■ Exercise: Give again only the lines beginning with the one that contains "(SPINDLE_X, 0, 0))" and ending with the one that contains "nodes[node].hide_render = nodes[node].hide_viewport"; include both of those lines.
#### Source records ####
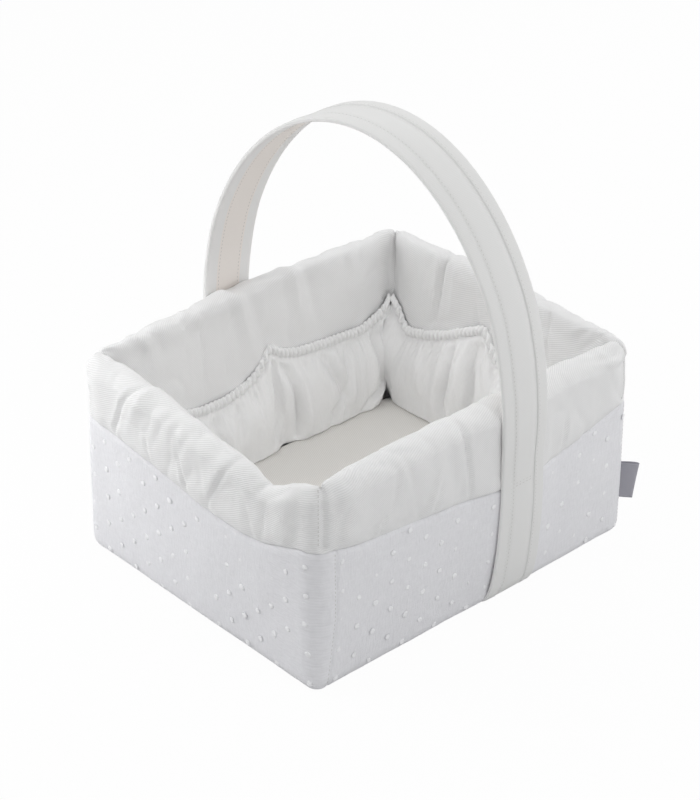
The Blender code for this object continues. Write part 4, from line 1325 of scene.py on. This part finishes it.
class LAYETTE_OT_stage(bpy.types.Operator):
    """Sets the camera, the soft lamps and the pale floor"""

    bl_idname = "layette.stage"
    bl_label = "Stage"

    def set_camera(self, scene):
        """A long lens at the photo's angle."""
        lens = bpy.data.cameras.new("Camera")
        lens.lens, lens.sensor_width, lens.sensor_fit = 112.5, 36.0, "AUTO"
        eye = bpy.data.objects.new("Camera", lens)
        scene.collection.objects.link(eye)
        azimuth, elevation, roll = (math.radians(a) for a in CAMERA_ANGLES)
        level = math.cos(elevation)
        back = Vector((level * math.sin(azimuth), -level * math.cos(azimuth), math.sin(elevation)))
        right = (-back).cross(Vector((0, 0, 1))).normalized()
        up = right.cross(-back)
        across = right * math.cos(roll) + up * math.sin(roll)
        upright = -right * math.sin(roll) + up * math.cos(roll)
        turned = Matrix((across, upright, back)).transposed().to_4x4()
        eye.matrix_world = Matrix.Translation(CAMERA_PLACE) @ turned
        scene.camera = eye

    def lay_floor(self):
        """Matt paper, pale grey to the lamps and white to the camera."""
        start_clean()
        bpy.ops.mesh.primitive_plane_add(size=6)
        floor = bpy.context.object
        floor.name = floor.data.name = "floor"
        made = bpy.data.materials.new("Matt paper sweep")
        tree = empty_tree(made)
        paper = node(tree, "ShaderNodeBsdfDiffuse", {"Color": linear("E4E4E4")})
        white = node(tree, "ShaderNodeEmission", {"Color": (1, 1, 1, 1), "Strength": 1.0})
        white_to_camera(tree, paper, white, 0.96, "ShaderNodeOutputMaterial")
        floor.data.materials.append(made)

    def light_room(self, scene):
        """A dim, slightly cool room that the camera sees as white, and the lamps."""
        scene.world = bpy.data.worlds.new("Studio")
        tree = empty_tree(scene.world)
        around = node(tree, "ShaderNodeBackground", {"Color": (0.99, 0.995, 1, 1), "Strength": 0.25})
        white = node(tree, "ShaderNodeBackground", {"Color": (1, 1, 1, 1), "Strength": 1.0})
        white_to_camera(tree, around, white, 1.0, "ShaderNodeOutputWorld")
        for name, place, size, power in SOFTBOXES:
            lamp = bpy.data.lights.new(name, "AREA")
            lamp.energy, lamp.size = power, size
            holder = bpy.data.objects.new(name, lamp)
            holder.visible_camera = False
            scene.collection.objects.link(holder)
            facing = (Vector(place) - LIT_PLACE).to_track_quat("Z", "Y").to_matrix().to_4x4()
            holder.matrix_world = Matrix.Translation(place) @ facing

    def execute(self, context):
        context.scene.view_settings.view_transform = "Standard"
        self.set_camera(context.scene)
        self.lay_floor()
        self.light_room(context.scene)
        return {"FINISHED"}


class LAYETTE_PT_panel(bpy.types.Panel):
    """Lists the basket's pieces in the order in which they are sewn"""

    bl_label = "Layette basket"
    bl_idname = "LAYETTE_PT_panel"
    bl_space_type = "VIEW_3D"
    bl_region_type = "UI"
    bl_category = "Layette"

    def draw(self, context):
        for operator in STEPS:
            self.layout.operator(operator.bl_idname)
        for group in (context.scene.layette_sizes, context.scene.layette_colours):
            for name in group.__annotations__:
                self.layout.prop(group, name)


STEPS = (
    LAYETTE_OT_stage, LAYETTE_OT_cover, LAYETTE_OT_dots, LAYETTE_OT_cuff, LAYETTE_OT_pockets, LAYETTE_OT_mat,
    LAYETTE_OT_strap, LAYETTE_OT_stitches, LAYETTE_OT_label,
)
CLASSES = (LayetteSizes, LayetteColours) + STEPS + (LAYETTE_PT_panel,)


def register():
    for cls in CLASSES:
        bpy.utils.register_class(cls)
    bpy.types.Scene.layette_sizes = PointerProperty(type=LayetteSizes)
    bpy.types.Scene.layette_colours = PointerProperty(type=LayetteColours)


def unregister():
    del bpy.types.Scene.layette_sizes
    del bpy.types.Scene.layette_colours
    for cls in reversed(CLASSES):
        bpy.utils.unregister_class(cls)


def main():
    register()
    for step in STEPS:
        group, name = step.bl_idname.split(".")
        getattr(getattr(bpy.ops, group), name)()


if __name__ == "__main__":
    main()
####
#### Source records ####
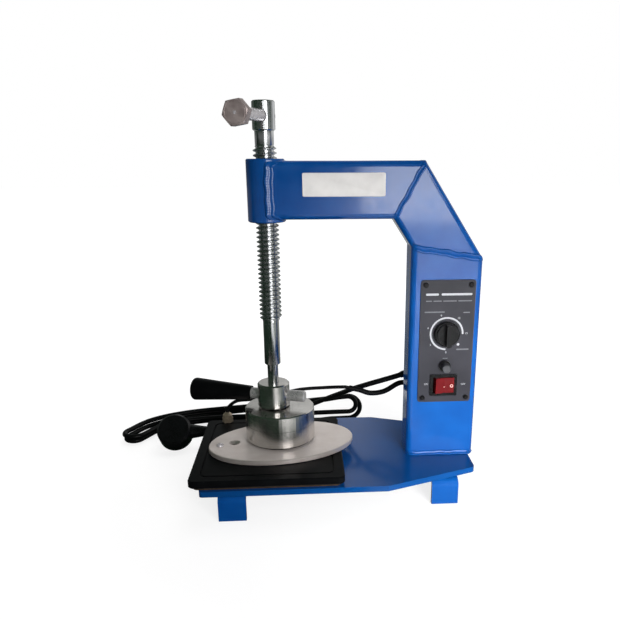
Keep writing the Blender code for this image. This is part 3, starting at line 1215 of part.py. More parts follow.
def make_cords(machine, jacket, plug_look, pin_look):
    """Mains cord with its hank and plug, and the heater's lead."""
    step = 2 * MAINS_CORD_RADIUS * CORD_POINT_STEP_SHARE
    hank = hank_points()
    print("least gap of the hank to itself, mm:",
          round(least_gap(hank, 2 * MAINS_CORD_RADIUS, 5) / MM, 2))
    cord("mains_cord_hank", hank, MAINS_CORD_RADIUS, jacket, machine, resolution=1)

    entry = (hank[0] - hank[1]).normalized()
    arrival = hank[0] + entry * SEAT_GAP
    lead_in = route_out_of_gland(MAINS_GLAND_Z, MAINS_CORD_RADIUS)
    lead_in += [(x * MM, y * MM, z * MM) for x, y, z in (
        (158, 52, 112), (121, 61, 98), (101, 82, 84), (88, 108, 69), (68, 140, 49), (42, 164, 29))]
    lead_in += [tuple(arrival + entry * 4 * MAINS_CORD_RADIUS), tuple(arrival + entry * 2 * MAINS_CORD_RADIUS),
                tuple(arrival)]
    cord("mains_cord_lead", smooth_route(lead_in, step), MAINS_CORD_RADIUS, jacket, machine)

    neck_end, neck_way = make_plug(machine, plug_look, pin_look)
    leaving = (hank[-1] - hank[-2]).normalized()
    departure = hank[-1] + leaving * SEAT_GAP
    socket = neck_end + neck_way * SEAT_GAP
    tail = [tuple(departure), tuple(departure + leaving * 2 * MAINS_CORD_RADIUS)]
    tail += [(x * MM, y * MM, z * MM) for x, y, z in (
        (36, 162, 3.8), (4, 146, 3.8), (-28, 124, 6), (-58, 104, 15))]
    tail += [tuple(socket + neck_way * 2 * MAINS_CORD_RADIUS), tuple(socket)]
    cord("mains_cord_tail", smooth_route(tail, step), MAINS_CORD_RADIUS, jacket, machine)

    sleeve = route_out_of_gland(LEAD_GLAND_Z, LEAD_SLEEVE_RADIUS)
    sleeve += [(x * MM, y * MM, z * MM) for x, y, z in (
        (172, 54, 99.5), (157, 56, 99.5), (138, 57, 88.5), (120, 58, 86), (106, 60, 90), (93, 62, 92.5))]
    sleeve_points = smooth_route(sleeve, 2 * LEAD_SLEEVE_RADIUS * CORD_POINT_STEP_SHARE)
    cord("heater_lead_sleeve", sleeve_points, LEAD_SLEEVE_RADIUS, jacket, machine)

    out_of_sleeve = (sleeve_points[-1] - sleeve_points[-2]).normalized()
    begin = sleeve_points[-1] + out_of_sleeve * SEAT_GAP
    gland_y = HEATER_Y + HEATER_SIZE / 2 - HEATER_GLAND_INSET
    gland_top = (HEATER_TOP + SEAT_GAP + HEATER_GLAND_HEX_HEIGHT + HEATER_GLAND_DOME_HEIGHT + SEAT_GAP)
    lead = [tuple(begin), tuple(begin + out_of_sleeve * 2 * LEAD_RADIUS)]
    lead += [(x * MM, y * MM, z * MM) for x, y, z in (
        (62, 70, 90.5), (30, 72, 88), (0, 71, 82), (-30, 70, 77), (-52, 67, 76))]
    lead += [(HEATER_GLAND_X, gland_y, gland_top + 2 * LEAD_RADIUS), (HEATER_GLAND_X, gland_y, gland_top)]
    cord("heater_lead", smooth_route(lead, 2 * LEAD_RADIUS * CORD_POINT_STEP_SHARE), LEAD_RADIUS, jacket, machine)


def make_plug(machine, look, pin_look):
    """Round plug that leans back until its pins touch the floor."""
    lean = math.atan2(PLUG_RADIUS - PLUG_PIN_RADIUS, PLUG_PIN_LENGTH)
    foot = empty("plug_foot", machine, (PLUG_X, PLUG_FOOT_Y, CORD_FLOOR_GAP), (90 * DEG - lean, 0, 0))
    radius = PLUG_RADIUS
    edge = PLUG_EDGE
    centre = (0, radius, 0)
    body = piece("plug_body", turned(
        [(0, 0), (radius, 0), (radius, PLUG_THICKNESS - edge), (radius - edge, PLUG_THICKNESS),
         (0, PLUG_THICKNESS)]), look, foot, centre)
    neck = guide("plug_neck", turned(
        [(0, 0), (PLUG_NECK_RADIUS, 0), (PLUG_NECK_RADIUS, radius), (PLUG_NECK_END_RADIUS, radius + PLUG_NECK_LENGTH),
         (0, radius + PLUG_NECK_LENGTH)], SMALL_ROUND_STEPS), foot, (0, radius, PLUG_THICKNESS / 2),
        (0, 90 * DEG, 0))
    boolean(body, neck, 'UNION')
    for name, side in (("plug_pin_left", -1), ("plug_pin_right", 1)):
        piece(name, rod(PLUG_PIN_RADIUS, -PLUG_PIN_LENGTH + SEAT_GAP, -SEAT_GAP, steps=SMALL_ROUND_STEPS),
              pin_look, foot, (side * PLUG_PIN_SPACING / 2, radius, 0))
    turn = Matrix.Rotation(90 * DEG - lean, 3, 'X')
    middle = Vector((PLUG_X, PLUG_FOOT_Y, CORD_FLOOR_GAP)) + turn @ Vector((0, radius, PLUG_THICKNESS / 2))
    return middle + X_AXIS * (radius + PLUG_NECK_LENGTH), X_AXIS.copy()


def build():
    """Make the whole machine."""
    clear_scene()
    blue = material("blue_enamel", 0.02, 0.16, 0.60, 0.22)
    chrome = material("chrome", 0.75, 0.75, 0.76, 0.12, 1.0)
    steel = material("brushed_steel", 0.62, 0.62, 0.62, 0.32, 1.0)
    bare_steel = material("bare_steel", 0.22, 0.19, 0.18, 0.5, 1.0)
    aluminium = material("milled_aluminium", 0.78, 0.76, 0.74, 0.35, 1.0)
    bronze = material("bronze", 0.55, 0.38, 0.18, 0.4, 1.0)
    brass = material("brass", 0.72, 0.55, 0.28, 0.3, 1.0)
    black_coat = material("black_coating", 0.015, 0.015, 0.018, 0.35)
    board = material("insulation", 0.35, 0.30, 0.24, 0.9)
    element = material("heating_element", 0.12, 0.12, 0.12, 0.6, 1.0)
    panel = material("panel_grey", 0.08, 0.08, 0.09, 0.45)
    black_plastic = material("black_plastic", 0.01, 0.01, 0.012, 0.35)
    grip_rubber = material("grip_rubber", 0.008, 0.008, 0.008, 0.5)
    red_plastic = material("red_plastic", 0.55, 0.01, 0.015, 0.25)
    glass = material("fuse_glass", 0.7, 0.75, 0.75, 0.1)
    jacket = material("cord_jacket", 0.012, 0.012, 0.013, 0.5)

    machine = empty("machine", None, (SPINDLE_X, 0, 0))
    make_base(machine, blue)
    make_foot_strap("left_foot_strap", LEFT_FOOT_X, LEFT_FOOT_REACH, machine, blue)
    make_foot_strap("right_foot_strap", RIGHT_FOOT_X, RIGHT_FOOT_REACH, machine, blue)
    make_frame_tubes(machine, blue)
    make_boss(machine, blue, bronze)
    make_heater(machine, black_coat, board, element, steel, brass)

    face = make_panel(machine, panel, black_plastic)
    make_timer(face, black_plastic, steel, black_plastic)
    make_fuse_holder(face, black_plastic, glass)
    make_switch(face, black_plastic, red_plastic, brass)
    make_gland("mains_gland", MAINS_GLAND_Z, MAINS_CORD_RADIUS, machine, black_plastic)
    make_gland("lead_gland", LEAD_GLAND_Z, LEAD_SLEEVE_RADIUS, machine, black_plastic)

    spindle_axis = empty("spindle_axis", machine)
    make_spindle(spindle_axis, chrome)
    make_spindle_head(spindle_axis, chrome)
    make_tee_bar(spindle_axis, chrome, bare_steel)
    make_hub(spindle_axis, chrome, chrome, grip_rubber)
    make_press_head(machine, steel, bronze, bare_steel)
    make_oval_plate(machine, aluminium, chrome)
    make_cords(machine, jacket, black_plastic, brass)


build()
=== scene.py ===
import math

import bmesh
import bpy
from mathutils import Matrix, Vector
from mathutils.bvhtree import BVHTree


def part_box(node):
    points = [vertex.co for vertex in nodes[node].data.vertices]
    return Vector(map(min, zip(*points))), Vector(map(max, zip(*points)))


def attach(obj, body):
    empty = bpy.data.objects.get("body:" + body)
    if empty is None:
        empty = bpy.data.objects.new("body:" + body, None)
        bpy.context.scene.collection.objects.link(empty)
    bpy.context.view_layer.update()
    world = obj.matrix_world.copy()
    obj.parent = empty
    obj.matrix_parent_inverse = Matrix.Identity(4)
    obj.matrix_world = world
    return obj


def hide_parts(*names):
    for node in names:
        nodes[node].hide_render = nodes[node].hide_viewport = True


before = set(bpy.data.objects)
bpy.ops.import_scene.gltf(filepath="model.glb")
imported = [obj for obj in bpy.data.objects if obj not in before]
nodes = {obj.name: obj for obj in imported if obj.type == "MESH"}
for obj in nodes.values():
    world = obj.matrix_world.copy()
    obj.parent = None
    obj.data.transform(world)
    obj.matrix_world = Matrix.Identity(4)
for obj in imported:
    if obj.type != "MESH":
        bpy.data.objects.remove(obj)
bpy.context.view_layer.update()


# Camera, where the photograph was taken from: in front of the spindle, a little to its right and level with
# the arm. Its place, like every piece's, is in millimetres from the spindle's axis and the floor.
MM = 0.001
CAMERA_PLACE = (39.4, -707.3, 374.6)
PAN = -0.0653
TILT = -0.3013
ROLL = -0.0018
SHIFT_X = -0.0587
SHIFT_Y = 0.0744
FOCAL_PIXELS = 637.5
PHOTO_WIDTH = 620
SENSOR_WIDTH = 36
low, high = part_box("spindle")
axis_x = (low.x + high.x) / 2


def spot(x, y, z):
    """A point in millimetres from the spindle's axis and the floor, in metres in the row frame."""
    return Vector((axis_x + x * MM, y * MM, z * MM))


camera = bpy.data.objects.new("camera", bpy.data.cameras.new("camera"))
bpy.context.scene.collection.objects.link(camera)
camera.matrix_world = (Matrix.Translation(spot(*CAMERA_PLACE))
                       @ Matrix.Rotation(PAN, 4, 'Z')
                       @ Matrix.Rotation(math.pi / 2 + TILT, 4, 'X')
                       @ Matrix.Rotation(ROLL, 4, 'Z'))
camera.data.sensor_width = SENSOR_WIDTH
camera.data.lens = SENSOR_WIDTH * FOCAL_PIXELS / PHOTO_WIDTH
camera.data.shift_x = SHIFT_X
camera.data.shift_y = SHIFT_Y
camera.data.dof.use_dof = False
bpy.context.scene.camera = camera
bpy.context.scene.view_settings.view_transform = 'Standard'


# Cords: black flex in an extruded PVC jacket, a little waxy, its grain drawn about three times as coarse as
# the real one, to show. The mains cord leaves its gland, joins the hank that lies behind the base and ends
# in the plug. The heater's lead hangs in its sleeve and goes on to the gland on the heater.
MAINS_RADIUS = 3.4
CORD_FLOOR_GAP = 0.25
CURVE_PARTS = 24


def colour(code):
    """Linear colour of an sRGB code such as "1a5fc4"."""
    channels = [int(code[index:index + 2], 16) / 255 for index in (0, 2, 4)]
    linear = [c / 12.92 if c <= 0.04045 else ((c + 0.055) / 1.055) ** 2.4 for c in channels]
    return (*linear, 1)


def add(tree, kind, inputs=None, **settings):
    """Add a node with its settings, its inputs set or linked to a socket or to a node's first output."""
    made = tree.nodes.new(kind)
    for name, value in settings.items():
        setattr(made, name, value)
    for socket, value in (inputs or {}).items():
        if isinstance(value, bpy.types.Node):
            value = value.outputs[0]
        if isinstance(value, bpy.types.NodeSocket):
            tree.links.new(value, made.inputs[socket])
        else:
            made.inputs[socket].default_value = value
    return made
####
#### Source records ####
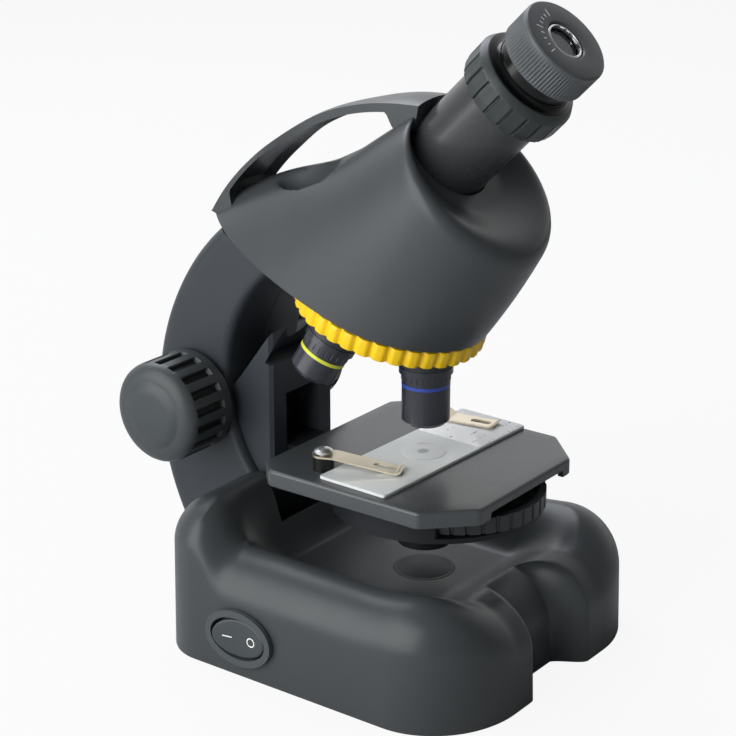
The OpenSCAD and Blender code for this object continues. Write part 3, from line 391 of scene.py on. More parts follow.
####
■ The answer:
    machine = empty("machine", None, (SPINDLE_X, 0, 0))
    make_base(machine, blue)
    make_foot_strap("left_foot_strap", LEFT_FOOT_X, LEFT_FOOT_REACH, machine, blue)
    make_foot_strap("right_foot_strap", RIGHT_FOOT_X, RIGHT_FOOT_REACH, machine, blue)
    make_frame_tubes(machine, blue)
    make_boss(machine, blue, bronze)
    make_heater(machine, black_coat, board, element, steel, brass)

    face = make_panel(machine, panel, black_plastic)
    make_timer(face, black_plastic, steel, black_plastic)
    make_fuse_holder(face, black_plastic, glass)
    make_switch(face, black_plastic, red_plastic, brass)
    make_gland("mains_gland", MAINS_GLAND_Z, MAINS_CORD_RADIUS, machine, black_plastic)
    make_gland("lead_gland", LEAD_GLAND_Z, LEAD_SLEEVE_RADIUS, machine, black_plastic)

    spindle_axis = empty("spindle_axis", machine)
    make_spindle(spindle_axis, chrome)
    make_spindle_head(spindle_axis, chrome)
    make_tee_bar(spindle_axis, chrome, bare_steel)
    make_hub(spindle_axis, chrome, chrome, grip_rubber)
    make_press_head(machine, steel, bronze, bare_steel)
    make_oval_plate(machine, aluminium, chrome)
    make_cords(machine, jacket, black_plastic, brass)


build()
=== scene.py ===
import math

import bmesh
import bpy
from mathutils import Matrix, Vector
from mathutils.bvhtree import BVHTree


def part_box(node):
    points = [vertex.co for vertex in nodes[node].data.vertices]
    return Vector(map(min, zip(*points))), Vector(map(max, zip(*points)))


def attach(obj, body):
    empty = bpy.data.objects.get("body:" + body)
    if empty is None:
        empty = bpy.data.objects.new("body:" + body, None)
        bpy.context.scene.collection.objects.link(empty)
    bpy.context.view_layer.update()
    world = obj.matrix_world.copy()
    obj.parent = empty
    obj.matrix_parent_inverse = Matrix.Identity(4)
    obj.matrix_world = world
    return obj


def hide_parts(*names):
    for node in names:
        nodes[node].hide_render = nodes[node].hide_viewport = True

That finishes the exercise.